El miedo entre los musulmanes se acrecienta por el secreto que rodea a las detenciones, practicadas casi siempre bajo la cobertura de presuntas infracciones de los reglamentos sobre inmigración. Siete parlamentarios enviaron una carta a John Ashcroft en la que exigían saber el nombre y el paradero de los 1.182 detenidos (la cifra fue revelada por el Departamento de Justicia el 5 de noviembre; no ha habido más datos desde entonces) en torno a los atentados del 11 de septiembre. Uno de los firmantes, el senador demócrata Russ Feingold, indicó que 'lo mínimo' que podía hacer el Gobierno era 'entregar una lista de quiénes están retenidos y por qué'. El Departamento de Justicia les ha respondido esta semana, por escrito, que el Servicio de Inmigración y Naturalización no ofrecería ningún dato 'para no invadir el derecho a la privacidad' de los detenidos.
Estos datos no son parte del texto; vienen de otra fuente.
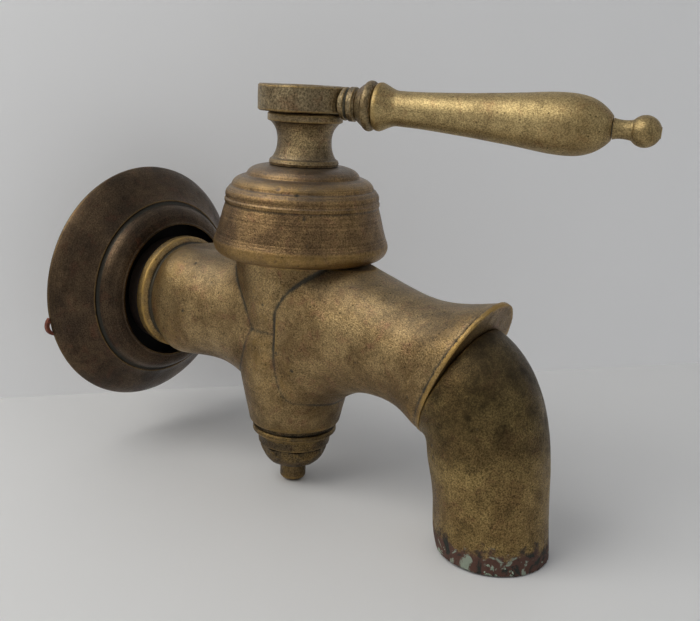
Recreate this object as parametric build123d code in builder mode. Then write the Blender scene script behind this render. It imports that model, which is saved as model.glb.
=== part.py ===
"""A large cast-bronze plug cock: a wall tap with a rosette, a lever handle and a turned-down spout.

Frame: millimetres, +Z up, +X from the wall to the spout. The origin is on the inlet axis, in the
plane of the rosette's back rim. The lever rests part-way between open and closed.
"""

import os
from math import cos, pi, radians, sin

from build123d import *

os.makedirs("parts", exist_ok=True)

# Driving dimensions
AXIS_X = 109.0  # wall plane to the plug's axis
LEVER_ANGLE = 17.0  # lever's bearing at rest, from the spout towards +Y
LEVER_DROOP = 1.6  # how far the lever hangs below level
CLOSED_ANGLE = 90.0  # the lever stands across the spout when the tap is shut
RUNNING_GAP = 0.05  # ground fit between the plug and the barrel
PIECE_GAP = 0.35  # between faces that turn past each other

# Ground plug
PLUG_LOW = -48.4
PLUG_HIGH = 46.0
PLUG_LOW_R = 15.5
PLUG_HIGH_R = 22.0
PORT_WIDTH = 19.0
PORT_HEIGHT = 40.0
FLANGE_R = 29.5
FLANGE_TOP = 53.0
SHANK_SQUARE = 13.0
SHANK_R = 6.0
SHANK_SQUARE_TOP = 72.0

# Barrel of the body
BARREL_BOTTOM = -48.4
BARREL_TOP = 46.0
SEAT_Z = 31.6  # faced seat under the cap's skirt
SKIRT_SWEEP_R = 43.0
LAND_R = 30.0  # barrel above the seat, inside the skirt
PACKING_R = 25.8
PACKING_DEPTH = 3.0
STOP_PIN_R = 1.3
STOP_PIN_OUT = 27.8  # pin's distance from the plug's axis

# Inlet
THREAD_R = 20.95  # 1 1/4 inch pipe thread
INNER_THREAD_R = 20.0  # the tailpiece's other end, from its shoulder at the backing plate into the body
SEAL_THICKNESS = 7.0
SEAL_R = 27.4
BACKING_BACK = 10.0  # backing plate behind the rosette's hole
BACKING_FRONT = 13.0
BACKING_R = 43.0
TAIL_BACK = -28.0
TAIL_FRONT = 50.0
TAIL_BORE_R = 16.0
RING_R = 29.0
RING_BACK = 26.4
RING_FRONT = 33.6

# Rosette
ROSETTE_R = 61.6
ROSETTE_HOLE_R = 34.0
ROSETTE_FRONT = 26.0
ROSETTE_WALL = 2.6

# Collar and spout
COLLAR_X = AXIS_X + 92.3
COLLAR_Z = -0.3
COLLAR_TILT = 24.5  # the collar faces this far below level
COLLAR_HALF_HEIGHT = 33.2
COLLAR_DROP = -2.2  # the collar's centre below its frame, along its slope
COLLAR_HALF_WIDTH = 25.0
COLLAR_RIM = 2.2
NOZZLE_DROP = -8.0  # nozzle's centre below the collar's, along its slope
MOUTH_X = AXIS_X + 110.5
MOUTH_Z = -75.6
MOUTH_R = 23.8
MOUTH_BORE_R = 19.5
MOUTH_BORE_LENGTH = 16.0
MOUTH_STEP = 0.3  # step where the cast passage meets the bored mouth
SPIGOT_R = 22.0
SPIGOT_BORE_R = 19.4
SPIGOT_LENGTH = 7.0

# Cap, neck and lever hub
SKIRT_LOW = 32.4
CAP_TOP = 73.0
CAP_CAVITY_R = 32.8
NECK_TOP = 96.0
HUB_TOP = 108.0
HUB_R = 20.0
HUB_OUT = 1.7  # the eye is cast this far off the plug's axis, away from the lever
HUB_SQUARE = 9.4
HUB_SQUARE_ROUND = 1.8
SCREW_SEAT = HUB_TOP - 3.0
LEVER_Z = 101.3

# Lever, distances out from the hub's centre
STEM_START = 11.5
STEM_R = 4.9
TANG_START = 18.0
TANG_R = 4.0
TANG_TIP_R = 2.4
TANG_STEP = 126.0
TANG_END = 139.0
BOSS_END = 24.8
FERRULE_END = 33.0
GRIP_END = 131.8
KNOB_CENTRE = 144.0

# Screw in the hub's top
SCREW_R = 2.4
SCREW_LENGTH = 14.0
SCREW_HEAD_R = 7.5

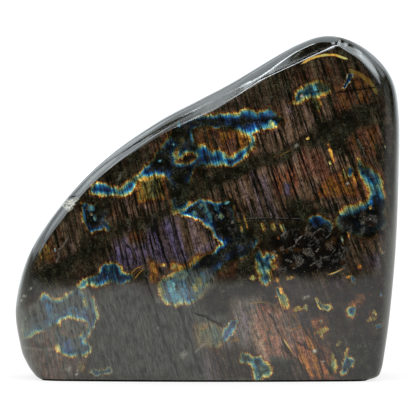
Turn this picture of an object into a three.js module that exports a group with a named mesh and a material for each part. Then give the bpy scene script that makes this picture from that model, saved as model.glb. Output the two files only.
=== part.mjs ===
// A labradorite freeform: one piece of stone, sawn and polished all over, and ground
// flat underneath so that it stands on its own.
// Millimetres. +X runs along the stone, +Y from the show face to the back, +Z up.
// The origin is on the resting surface, under the middle of the stone.
import * as THREE from "three";
import { mergeVertices } from "three/addons/utils/BufferGeometryUtils.js";

// The outline seen from the front, anticlockwise from the lower left corner.
// Each knot is x, z, and how far the rounded edge reaches in from the outline there.
const OUTLINE_KNOTS = [
  [-67.9, 2.5, 5],
  [-65.3, 0.75, 2],
  [-61, 0.05, 0.8],
  [-40, 0, 0.7],
  [0, 0, 0.7],
  [40, 0, 0.7],
  [60.5, 0.02, 0.8],
  [64.6, 0.6, 1.5],
  [68.3, 1.8, 2.5],
  [69.8, 4.2, 4],
  [71, 9.6, 5.5],
  [73.4, 26, 8],
  [75.8, 52, 10],
  [77, 80, 11],
  [77.2, 103, 11],
  [74.3, 119.2, 9],
  [64.5, 130.6, 6.5],
  [50.9, 136.2, 3],
  [36.4, 132.5, 2.4],
  [10.2, 117.2, 5.6],
  [-1.8, 110.9, 6.4],
  [-19.2, 101.7, 5],
  [-41.2, 86.1, 4.2],
  [-57.2, 69, 4.2],
  [-69.8, 49.6, 5],
  [-75.3, 29, 10],
  [-73.6, 13, 12],
  [-71, 6.6, 9],
];
const BASE_SHARE = 0.294; // share of the outline from the lower left to the lower right corner
const HUB = { x: 8, z: 57 }; // every ring of the surface mesh shrinks towards this point
const HEIGHT = 136.5;
const HALF_WIDTH = 76.5;

// Depth of each polished face from the middle plane of the slab.
const FRONT = { base: 24, top: 16, crown: 5, edgeReach: 1, edgeDrop: 0.9 };
const BACK = { base: 24, top: 13, crown: 8, edgeReach: 1.7, edgeDrop: 1.2 };
const LEAN_POWER = 2; // how late the faces start to close towards the top
const TWIST = 0.12; // how much more the faces close at the left end than at the right
const MOST_DROP = 0.8; // share of the depth that the rounded edge may take up

// A tight edge turns sharply where it meets the face, and a wide one is a quarter circle.
const EDGE_REACH = [4.5, 6.2];
const EDGE_POWER = [1.4, 2];

// The narrow flat polished across the top edge of the show face, to the right.
// It narrows beyond its far end, and runs out softly at both ends.
const FACET = { x: 36, z: 125.6, rise: 22.5, slope: 1, farEnd: 51, narrowing: 0.4 };
const BLEND_X = [4, 24, 46, 53];
const BLEND = [5, 0.55, 0.55, 1.6];

// Mesh density: squares across each face, rows over the side wall, and the share of the
// rings that are kept for the rounded edge.
const SQUARES_ACROSS = 32;
const WALL_ROWS = 5;
const EDGE_SHARE = 0.3;

const outline = new THREE.CatmullRomCurve3(
  OUTLINE_KNOTS.map(([x, z, reach]) => new THREE.Vector3(x, z, reach)),
  true,
  "catmullrom",
  0.5,
);
outline.arcLengthDivisions = 2000;

// A point of the outline at a share of the way round it. The base is ground off at z = 0.
function outlinePoint(share) {
  const point = outline.getPointAt(((share % 1) + 1) % 1);
  return { x: point.x, z: Math.max(point.y, 0), reach: point.z };
}

// The outline's outward direction, from its two neighbours a little way off.
function outlineNormal(share) {
  const step = 0.0005;
  const before = outlinePoint(share - step);
  const after = outlinePoint(share + step);
  return new THREE.Vector2(after.z - before.z, before.x - after.x).normalize();
}

// Reads a value off a row of values, each given at its own place.
function readOff(place, places, values) {
  const next = places.findIndex((other) => other > place);
  if (next === 0) return values[0];
  if (next < 0) return values[values.length - 1];
  const part = (place - places[next - 1]) / (places[next] - places[next - 1]);
  return THREE.MathUtils.lerp(values[next - 1], values[next], part);
}

// The smaller of two depths, with a small radius where they meet.
function smoothLess(a, b, blend) {
  const mix = THREE.MathUtils.clamp(0.5 + (0.5 * (b - a)) / blend, 0, 1);
  return b + (a - b) * mix - blend * mix * (1 - mix);
}

// Depth of the open face at a place: full at the base, closing towards the top, crowned.
function openDepth(face, x, z) {
  const across = (x - HUB.x) / HALF_WIDTH;
  const closing = (face.base - face.top) * Math.pow(z / HEIGHT, LEAN_POWER);
  return face.base - closing * (1 - TWIST * across) - face.crown * across * across;
}

// The same with the facet cut across the show face.
function cutDepth(face, x, z) {
  const open = openDepth(face, x, z);
  if (face !== FRONT) return open;
  const rise = THREE.MathUtils.degToRad(FACET.rise);
  const above = (z - FACET.z) * Math.cos(rise) - (x - FACET.x) * Math.sin(rise);
  const narrowed = FACET.narrowing * Math.pow(Math.max(x - FACET.farEnd, 0), 2);
  const hinge = openDepth(face, x, FACET.z);
  const flat = hinge - FACET.slope * (above - narrowed);
  return smoothLess(open, flat, readOff(x, BLEND_X, BLEND));
}

// Depth of the face at a place and an inset from the outline, with its rounded edge.
function faceDepth(face, x, z, inset, reach) {
  const cut = cutDepth(face, x, z);
  const drop = Math.min(reach * face.edgeDrop, cut * MOST_DROP);
  const turn = Math.max(1 - inset / reach, 0);
  const power = readOff(reach, EDGE_REACH, EDGE_POWER);
  return cut - drop * (1 - Math.pow(1 - Math.pow(turn, power), 1 / power));
}

// Inset of a mesh ring: an even turn round the edge first, then even steps to the hub.
// ring is 1 at the outline and 0 at the hub, and reachOut is the hub's own inset.
function ringInset(ring, reach, reachOut) {
  const edgeStart = 1 - EDGE_SHARE;
  if (ring >= edgeStart) {
    const angle = ((1 - ring) / EDGE_SHARE) * (Math.PI / 2);
    return reach * (1 - Math.cos(angle));
  }
  return reach + (reachOut - reach) * (1 - ring / edgeStart);
}

// A point of one face. share runs round the outline, ring from the hub out to it.
function facePoint(face, share, ring) {
  const rim = outlinePoint(share);
  const normal = outlineNormal(share);
  const reach = rim.reach * face.edgeReach;
  const reachOut = (rim.x - HUB.x) * normal.x + (rim.z - HUB.z) * normal.y;
  const inset = ringInset(ring, reach, reachOut);
  const scale = 1 - inset / reachOut;
  const x = HUB.x + scale * (rim.x - HUB.x);
  const z = HUB.z + scale * (rim.z - HUB.z);
  return { x, z, depth: faceDepth(face, x, z, inset, reach) };
}

// Sides of a square walked anticlockwise from its lower left corner, from 0 to 4.
function sidesWalked(u, v) {
  const ring = Math.max(Math.abs(u), Math.abs(v));
  if (ring === 0) return 0;
  if (v === -ring) return (u / ring + 1) / 2;
  if (u === ring) return 1 + (v / ring + 1) / 2;
  if (v === ring) return 2 + (1 - u / ring) / 2;
  return 3 + (1 - v / ring) / 2;
}

// The square's lower side lies along the base, corner to corner, and the other three
// sides share the rest of the outline.
function outlineShare(walked) {
  if (walked < 1) return walked * BASE_SHARE;
  return BASE_SHARE + ((walked - 1) / 3) * (1 - BASE_SHARE);
}

// Moves a point of the blank, a box from -1 to 1 each way, onto the stone.
function stonePoint(blank) {
  const ring = Math.max(Math.abs(blank.x), Math.abs(blank.z));
  const share = outlineShare(sidesWalked(blank.x, blank.z));
  const front = facePoint(FRONT, share, ring);
  const back = facePoint(BACK, share, ring);
  if (blank.y === -1) return new THREE.Vector3(front.x, -front.depth, front.z);
  if (blank.y === 1) return new THREE.Vector3(back.x, back.depth, back.z);
  const y = THREE.MathUtils.lerp(-front.depth, back.depth, (blank.y + 1) / 2);
  return new THREE.Vector3(front.x, y, front.z);
}

// Splits each square of the moved blank along the diagonal that stands further out, so
// that the flat triangles bulge the way the polished surface does.
function splitOutward(geometry) {
  const position = geometry.getAttribute("position");
  const index = geometry.getIndex();
  for (let i = 0; i < index.count; i += 6) {
    const [a, b, d, c] = [0, 1, 2, 4].map((step) => index.getX(i + step));
    const [pa, pb, pc, pd] = [a, b, c, d].map((corner) =>
      new THREE.Vector3().fromBufferAttribute(position, corner),
    );
    const acrossAC = pc.clone().sub(pa);
    const acrossBD = pd.clone().sub(pb);
    const outward = acrossAC.cross(acrossBD);
    const gap = pa.clone().add(pc).sub(pb).sub(pd);
    const corners = gap.dot(outward) > 0 ? [a, b, c, a, c, d] : [a, b, d, b, c, d];
    corners.forEach((corner, step) => index.setX(i + step, corner));
  }
}

// The stone's surface: a box blank with squared faces, moved onto the stone point by point.
function stoneGeometry() {
  const blank = new THREE.BoxGeometry(
    2, 2, 2, SQUARES_ACROSS, WALL_ROWS, SQUARES_ACROSS,
  );
  blank.deleteAttribute("normal");
  blank.deleteAttribute("uv");
  const geometry = mergeVertices(blank);
  const position = geometry.getAttribute("position");
  for (let i = 0; i < position.count; i++) {
    const blankPoint = new THREE.Vector3().fromBufferAttribute(position, i);
    position.setXYZ(i, ...stonePoint(blankPoint).toArray());
  }
  splitOutward(geometry);
  geometry.computeBoundingBox();
  const middle = geometry.boundingBox.getCenter(new THREE.Vector3());
  geometry.translate(-middle.x, -middle.y, -geometry.boundingBox.min.z);
  geometry.computeVertexNormals();
  return geometry;
}

const polishedStone = new THREE.MeshStandardMaterial({
  color: 0x2e2a24,
  roughness: 0.12,
  metalness: 0,
});

const stone = new THREE.Mesh(stoneGeometry(), polishedStone);
stone.name = "labradorite_stone";

const group = new THREE.Group();
group.add(stone);

export default group;
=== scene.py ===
import math

import bpy
import numpy as np
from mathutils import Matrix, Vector


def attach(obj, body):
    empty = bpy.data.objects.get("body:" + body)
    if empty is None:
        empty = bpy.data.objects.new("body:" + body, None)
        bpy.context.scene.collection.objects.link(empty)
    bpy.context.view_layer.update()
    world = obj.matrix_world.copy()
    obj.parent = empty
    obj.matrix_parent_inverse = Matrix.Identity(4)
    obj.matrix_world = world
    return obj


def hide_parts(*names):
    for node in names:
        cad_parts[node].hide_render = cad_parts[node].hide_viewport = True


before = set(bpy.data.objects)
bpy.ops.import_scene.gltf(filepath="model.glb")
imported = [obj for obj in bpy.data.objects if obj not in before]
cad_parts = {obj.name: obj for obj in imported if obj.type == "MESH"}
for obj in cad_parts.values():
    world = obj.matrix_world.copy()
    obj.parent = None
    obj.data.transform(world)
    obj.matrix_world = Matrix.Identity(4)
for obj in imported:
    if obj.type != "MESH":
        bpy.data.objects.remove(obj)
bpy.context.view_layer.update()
mm = 0.001
print("frame loaded")

shot = {
    "centre": (0.2, 0.0, 67.55),  # what the camera looks at, mm
    "distance": 1500.0,  # mm
    "elevation": 3.0,  # degrees above level
    "frameWidth": 166.4,  # mm across the picture, at the object
    "sensor": 36.0,  # mm
}


def addCamera(look):
    camera = bpy.data.objects.new("camera", bpy.data.cameras.new("camera"))
    bpy.context.scene.collection.objects.link(camera)
    tilt = math.radians(look["elevation"])
    x, y, z = look["centre"]
    back = look["distance"] * math.cos(tilt)
    up = look["distance"] * math.sin(tilt)
    camera.location = Vector((x, y - back, z + up)) * mm
    camera.rotation_euler = (math.pi / 2 - tilt, 0, 0)
    camera.data.sensor_width = look["sensor"]
    camera.data.lens = look["sensor"] * look["distance"] / look["frameWidth"]
    camera.data.clip_start = 0.01
    bpy.context.scene.camera = camera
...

Un párrafo más abajo se ofrecía una explicación menos cínica: 'La publicación de las identidades de esos individuos y su paradero podría tener un impacto negativo en la investigación'.

John Ashcroft, fiscal general de Estados Unidos.
John Ashcroft, fiscal general de Estados Unidos.ASSOCIATED PRESS

La CIA tuvo a Bin Laden a tiro

En septiembre del año pasado, la CIA tenía perfectamente localizado a Osama Bin Laden. Desde una pantalla en Langley (Virginia), sede central de la organización, se seguían en directo las visitas de Bin Laden a los campos de Al Qaeda en Afganistán, gracias a la retransmisión efectuada por aviones teledirigidos Predator, y se contemplaban ensayos con explosivos y con armas químicas lanzadas contra cabras y asnos. El entonces presidente, Bill Clinton, ya había dado la orden de acabar con Bin Laden, acusado de organizar los atentados que en 1998 destruyeron las embajadas estadounidenses en Kenia y Tanzania. Pero no se hizo nada. Los Predator no disponían de armas (actualmente van equipados con misiles), nunca fue posible predecir el paradero del jefe de Al Qaeda con cuatro horas de antelación (el tiempo necesario para disparar un misil Tomahawk desde un buque en la zona) y varias disputas burocráticas acabaron paralizando los vuelos de espionaje. Justo un año después se produjeron los hechos del 11 de septiembre. El diario The Wall Street Journal reveló ayer los detalles de la fallida operación, organizada conjuntamente por la CIA y los jefes de Estado Mayor durante la primavera de 2000. La CIA consiguió que Uzbekistán prestara, en el mayor de los secretos, un pequeño aeropuerto como base de varios aviones Predator. Los aviones eran propiedad militar, con un precio de 2,5 millones de dólares (unos 460 millones de pesetas), pero su uso correspondía a la CIA. Eso provocó el primer problema burocrático: ¿a quién correspondía pagar en caso de que uno de los Predator se estrellara o fuera abatido por los talibanes? Ninguna de las dos partes quiso hacerse cargo de la factura. Luego surgió otra disputa: ¿quién cargaría con las culpas en caso de que finalmente se disparara contra Bin Laden y se matara a inocentes? La CIA tenía muy presente el error que causó la destrucción de la Embajada china en Belgrado, y no quería más rapapolvos. Clinton, por su parte, exigía que no hubiera daños colaterales. Con la llegada del mal tiempo, a principios de octubre, se dispuso de la excusa para cancelar los vuelos y acabar con los problemas en los despachos de Washington. Pocos días después, el 12 de octubre de 2000, se produjo el ataque terrorista contra el USS Cole en Yemen. Cuando los Predator volvieron a sobrevolar Afganistán, hace dos meses, no consiguieron ya ninguna imagen de Bin Laden.